* Start *
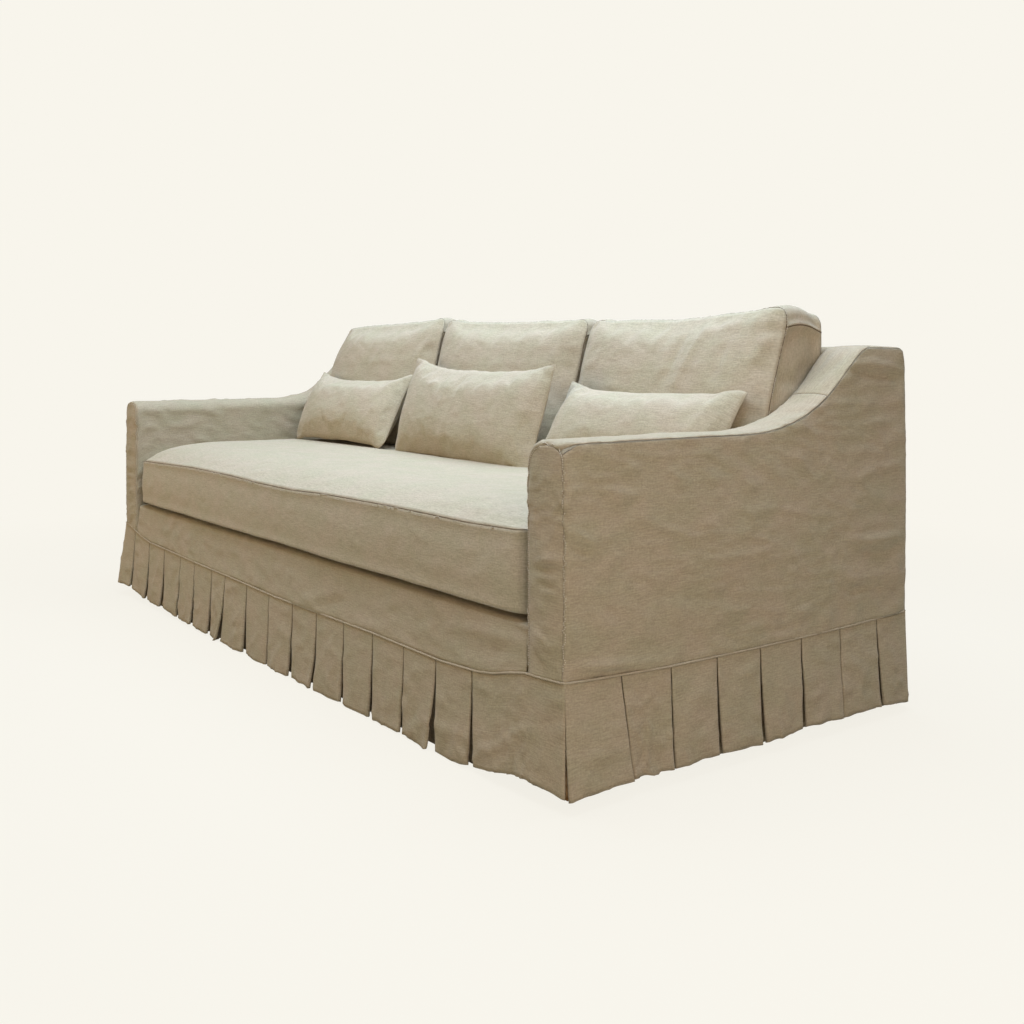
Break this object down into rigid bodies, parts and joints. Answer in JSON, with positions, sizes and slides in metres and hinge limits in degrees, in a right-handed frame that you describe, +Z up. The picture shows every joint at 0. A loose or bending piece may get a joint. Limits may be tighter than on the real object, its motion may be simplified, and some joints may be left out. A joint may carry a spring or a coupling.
{
  "type": "slipcovered sofa",
  "caption": "Long sofa with scooped slope arms, a straight back, one bench seat cushion, loose back cushions, lumbar pillows and a pleated skirt.",
  "frame": {"origin": "on the floor, under the middle of the sofa's box", "axes": "+X to the right as one faces the sofa, +Y to its back, +Z up"},
  "size_m": [2.422, 1.042, 0.9168],
  "materials": {
    "linen_slipcover": "slubby natural linen, plain weave",
    "linen_cushion": "slubby natural linen, plain weave",
    "wadding": "soft white polyester wadding",
    "cushion_filling": "foam core in a feather and down wrap",
    "dust_cover_cloth": "thin black spun cloth",
    "frame_hardwood": "planed, unfinished hardwood",
    "spring_steel": "bare spring steel wire",
    "zip_plastic": "coil zip, closed"
  },
  "bodies": {
    "sofa": {"front_rail": "frame_hardwood", "seat_back_rail": "frame_hardwood", "back_bottom_rail": "frame_hardwood", "back_top_rail": "frame_hardwood", "side_rail_left": "frame_hardwood", "side_rail_right": "frame_hardwood", "arm_post_left": "frame_hardwood", "arm_post_right": "frame_hardwood", "arm_rail_left": "frame_hardwood", "arm_rail_right": "frame_hardwood", "back_post_left": "frame_hardwood", "back_post_right": "frame_hardwood", "back_upright_left": "frame_hardwood", "back_upright_right": "frame_hardwood", "seat_cross_rail_left": "frame_hardwood", "seat_cross_rail_right": "frame_hardwood", "corner_block_front_left": "frame_hardwood", "corner_block_front_right": "frame_hardwood", "corner_block_back_left": "frame_hardwood", "corner_block_back_right": "frame_hardwood", "leg_front_left": "frame_hardwood", "leg_front_middle": "frame_hardwood", "leg_front_right": "frame_hardwood", "leg_back_left": "frame_hardwood", "leg_back_middle": "frame_hardwood", "leg_back_right": "frame_hardwood", "seat_spring_unit": "spring_steel", "deck_pad": "wadding", "back_pad": "wadding", "arm_pad_left": "wadding", "arm_pad_right": "wadding", "dust_cover": "dust_cover_cloth", "platform_cover": "linen_slipcover", "back_cover": "linen_slipcover", "arm_cover_left": "linen_slipcover", "arm_cover_right": "linen_slipcover", "skirt_front": "linen_slipcover", "skirt_back": "linen_slipcover", "skirt_left": "linen_slipcover", "skirt_right": "linen_slipcover"},
    "seat_cushion": {"seat_cushion_cover": "linen_cushion", "seat_cushion_insert": "cushion_filling", "seat_cushion_zip": "zip_plastic"},
    "back_cushion_left": {"back_cushion_left_cover": "linen_cushion", "back_cushion_left_insert": "cushion_filling", "back_cushion_left_zip": "zip_plastic"},
    "back_cushion_centre": {"back_cushion_centre_cover": "linen_cushion", "back_cushion_centre_insert": "cushion_filling", "back_cushion_centre_zip": "zip_plastic"},
    "back_cushion_right": {"back_cushion_right_cover": "linen_cushion", "back_cushion_right_insert": "cushion_filling", "back_cushion_right_zip": "zip_plastic"},
    "pillow_left": {"pillow_left_cover": "linen_cushion", "pillow_left_insert": "cushion_filling"},
    "pillow_centre": {"pillow_centre_cover": "linen_cushion", "pillow_centre_insert": "cushion_filling"},
    "pillow_right": {"pillow_right_cover": "linen_cushion", "pillow_right_insert": "cushion_filling"}
  },
  "joints": [
    {"name": "seat_cushion_lift", "type": "slide", "parent": "sofa", "child": "seat_cushion", "axis": [0, 0, 1], "range_m": [0, 0.55]},
    {"name": "back_cushion_left_lift", "type": "slide", "parent": "seat_cushion", "child": "back_cushion_left", "axis": [0, 0, 1], "range_m": [0, 0.45]},
    {"name": "back_cushion_centre_lift", "type": "slide", "parent": "seat_cushion", "child": "back_cushion_centre", "axis": [0, 0, 1], "range_m": [0, 0.45]},
    {"name": "back_cushion_right_lift", "type": "slide", "parent": "seat_cushion", "child": "back_cushion_right", "axis": [0, 0, 1], "range_m": [0, 0.45]},
    {"name": "pillow_left_lift", "type": "slide", "parent": "back_cushion_left", "child": "pillow_left", "axis": [0, -0.5, 0.866], "range_m": [0, 0.45]},
    {"name": "pillow_centre_lift", "type": "slide", "parent": "back_cushion_centre", "child": "pillow_centre", "axis": [0, -0.5, 0.866], "range_m": [0, 0.45]},
    {"name": "pillow_right_lift", "type": "slide", "parent": "back_cushion_right", "child": "pillow_right", "axis": [0, -0.5, 0.866], "range_m": [0, 0.45]}
  ]
}
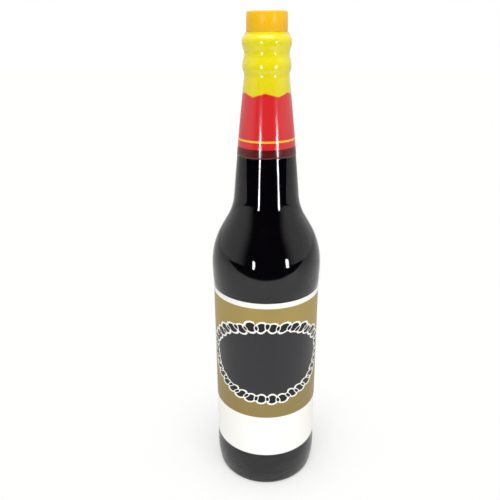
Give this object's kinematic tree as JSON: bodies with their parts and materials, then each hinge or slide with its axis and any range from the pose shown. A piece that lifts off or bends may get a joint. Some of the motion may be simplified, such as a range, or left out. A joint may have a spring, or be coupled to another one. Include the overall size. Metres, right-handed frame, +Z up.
{
  "type": "soy sauce bottle",
  "caption": "Full glass bottle of dark soy sauce with a paper label, a tapered neck in printed shrink film and a small push-on pouring lid.",
  "frame": {"origin": "middle of the foot, on the surface that the bottle stands on", "axes": "+Z up along the bottle, -Y out of the front of the label"},
  "size_m": [0.0716, 0.0716, 0.313],
  "materials": {
    "glass": "clear, polished, faint grey-green",
    "sauce": "liquid, nearly black, red-brown where thin",
    "paper": "coated paper, satin, with gold, dark grey and white fields",
    "collar_plastic": "moulded, glossy yellow",
    "lid_plastic": "moulded, glossy orange-yellow",
    "film": "glossy shrink film, yellow above and red below"
  },
  "bodies": {
    "root": {"bottle": "glass", "sauce": "sauce", "label": "paper", "collar": "collar_plastic", "lid": "lid_plastic", "sleeve": "film"}
  },
  "joints": []
}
* End *
WRITTEN INSTRUCTION ->
Write out the material from the first line to the last, exactly.

TASK SOLUTION ->
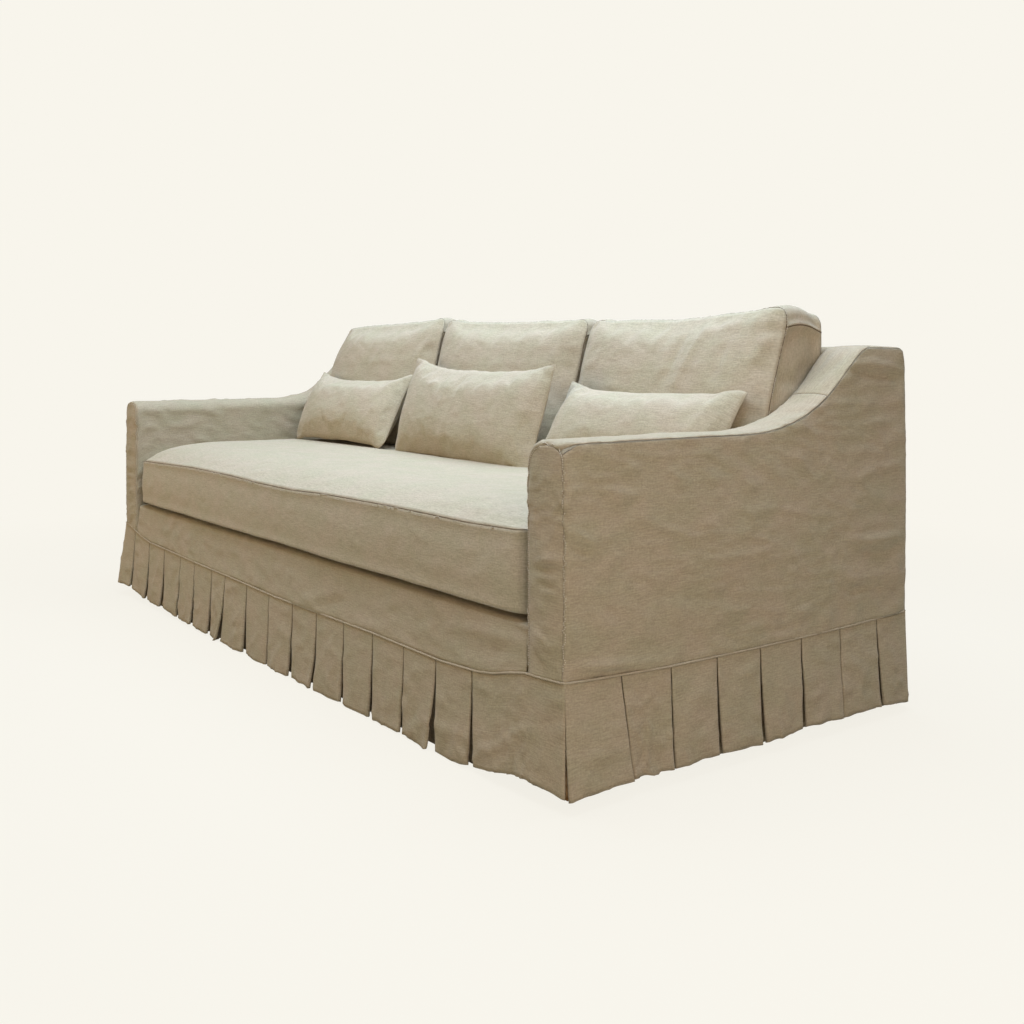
Break this object down into rigid bodies, parts and joints. Answer in JSON, with positions, sizes and slides in metres and hinge limits in degrees, in a right-handed frame that you describe, +Z up. The picture shows every joint at 0. A loose or bending piece may get a joint. Limits may be tighter than on the real object, its motion may be simplified, and some joints may be left out. A joint may carry a spring or a coupling.
{
  "type": "slipcovered sofa",
  "caption": "Long sofa with scooped slope arms, a straight back, one bench seat cushion, loose back cushions, lumbar pillows and a pleated skirt.",
  "frame": {"origin": "on the floor, under the middle of the sofa's box", "axes": "+X to the right as one faces the sofa, +Y to its back, +Z up"},
  "size_m": [2.422, 1.042, 0.9168],
  "materials": {
    "linen_slipcover": "slubby natural linen, plain weave",
    "linen_cushion": "slubby natural linen, plain weave",
    "wadding": "soft white polyester wadding",
    "cushion_filling": "foam core in a feather and down wrap",
    "dust_cover_cloth": "thin black spun cloth",
    "frame_hardwood": "planed, unfinished hardwood",
    "spring_steel": "bare spring steel wire",
    "zip_plastic": "coil zip, closed"
  },
  "bodies": {
    "sofa": {"front_rail": "frame_hardwood", "seat_back_rail": "frame_hardwood", "back_bottom_rail": "frame_hardwood", "back_top_rail": "frame_hardwood", "side_rail_left": "frame_hardwood", "side_rail_right": "frame_hardwood", "arm_post_left": "frame_hardwood", "arm_post_right": "frame_hardwood", "arm_rail_left": "frame_hardwood", "arm_rail_right": "frame_hardwood", "back_post_left": "frame_hardwood", "back_post_right": "frame_hardwood", "back_upright_left": "frame_hardwood", "back_upright_right": "frame_hardwood", "seat_cross_rail_left": "frame_hardwood", "seat_cross_rail_right": "frame_hardwood", "corner_block_front_left": "frame_hardwood", "corner_block_front_right": "frame_hardwood", "corner_block_back_left": "frame_hardwood", "corner_block_back_right": "frame_hardwood", "leg_front_left": "frame_hardwood", "leg_front_middle": "frame_hardwood", "leg_front_right": "frame_hardwood", "leg_back_left": "frame_hardwood", "leg_back_middle": "frame_hardwood", "leg_back_right": "frame_hardwood", "seat_spring_unit": "spring_steel", "deck_pad": "wadding", "back_pad": "wadding", "arm_pad_left": "wadding", "arm_pad_right": "wadding", "dust_cover": "dust_cover_cloth", "platform_cover": "linen_slipcover", "back_cover": "linen_slipcover", "arm_cover_left": "linen_slipcover", "arm_cover_right": "linen_slipcover", "skirt_front": "linen_slipcover", "skirt_back": "linen_slipcover", "skirt_left": "linen_slipcover", "skirt_right": "linen_slipcover"},
    "seat_cushion": {"seat_cushion_cover": "linen_cushion", "seat_cushion_insert": "cushion_filling", "seat_cushion_zip": "zip_plastic"},
    "back_cushion_left": {"back_cushion_left_cover": "linen_cushion", "back_cushion_left_insert": "cushion_filling", "back_cushion_left_zip": "zip_plastic"},
    "back_cushion_centre": {"back_cushion_centre_cover": "linen_cushion", "back_cushion_centre_insert": "cushion_filling", "back_cushion_centre_zip": "zip_plastic"},
    "back_cushion_right": {"back_cushion_right_cover": "linen_cushion", "back_cushion_right_insert": "cushion_filling", "back_cushion_right_zip": "zip_plastic"},
    "pillow_left": {"pillow_left_cover": "linen_cushion", "pillow_left_insert": "cushion_filling"},
    "pillow_centre": {"pillow_centre_cover": "linen_cushion", "pillow_centre_insert": "cushion_filling"},
    "pillow_right": {"pillow_right_cover": "linen_cushion", "pillow_right_insert": "cushion_filling"}
  },
  "joints": [
    {"name": "seat_cushion_lift", "type": "slide", "parent": "sofa", "child": "seat_cushion", "axis": [0, 0, 1], "range_m": [0, 0.55]},
    {"name": "back_cushion_left_lift", "type": "slide", "parent": "seat_cushion", "child": "back_cushion_left", "axis": [0, 0, 1], "range_m": [0, 0.45]},
    {"name": "back_cushion_centre_lift", "type": "slide", "parent": "seat_cushion", "child": "back_cushion_centre", "axis": [0, 0, 1], "range_m": [0, 0.45]},
    {"name": "back_cushion_right_lift", "type": "slide", "parent": "seat_cushion", "child": "back_cushion_right", "axis": [0, 0, 1], "range_m": [0, 0.45]},
    {"name": "pillow_left_lift", "type": "slide", "parent": "back_cushion_left", "child": "pillow_left", "axis": [0, -0.5, 0.866], "range_m": [0, 0.45]},
    {"name": "pillow_centre_lift", "type": "slide", "parent": "back_cushion_centre", "child": "pillow_centre", "axis": [0, -0.5, 0.866], "range_m": [0, 0.45]},
    {"name": "pillow_right_lift", "type": "slide", "parent": "back_cushion_right", "child": "pillow_right", "axis": [0, -0.5, 0.866], "range_m": [0, 0.45]}
  ]
}
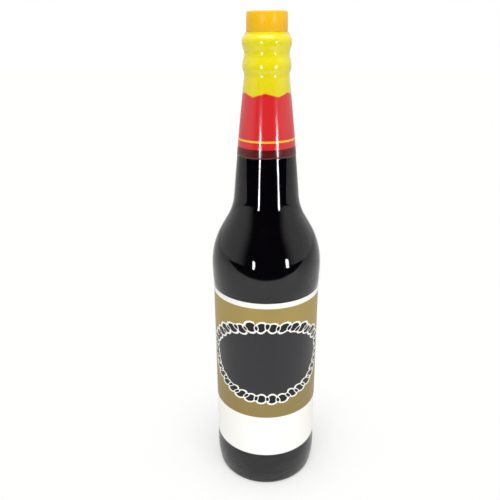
Give this object's kinematic tree as JSON: bodies with their parts and materials, then each hinge or slide with its axis and any range from the pose shown. A piece that lifts off or bends may get a joint. Some of the motion may be simplified, such as a range, or left out. A joint may have a spring, or be coupled to another one. Include the overall size. Metres, right-handed frame, +Z up.
{
  "type": "soy sauce bottle",
  "caption": "Full glass bottle of dark soy sauce with a paper label, a tapered neck in printed shrink film and a small push-on pouring lid.",
  "frame": {"origin": "middle of the foot, on the surface that the bottle stands on", "axes": "+Z up along the bottle, -Y out of the front of the label"},
  "size_m": [0.0716, 0.0716, 0.313],
  "materials": {
    "glass": "clear, polished, faint grey-green",
    "sauce": "liquid, nearly black, red-brown where thin",
    "paper": "coated paper, satin, with gold, dark grey and white fields",
    "collar_plastic": "moulded, glossy yellow",
    "lid_plastic": "moulded, glossy orange-yellow",
    "film": "glossy shrink film, yellow above and red below"
  },
  "bodies": {
    "root": {"bottle": "glass", "sauce": "sauce", "label": "paper", "collar": "collar_plastic", "lid": "lid_plastic", "sleeve": "film"}
  },
  "joints": []
}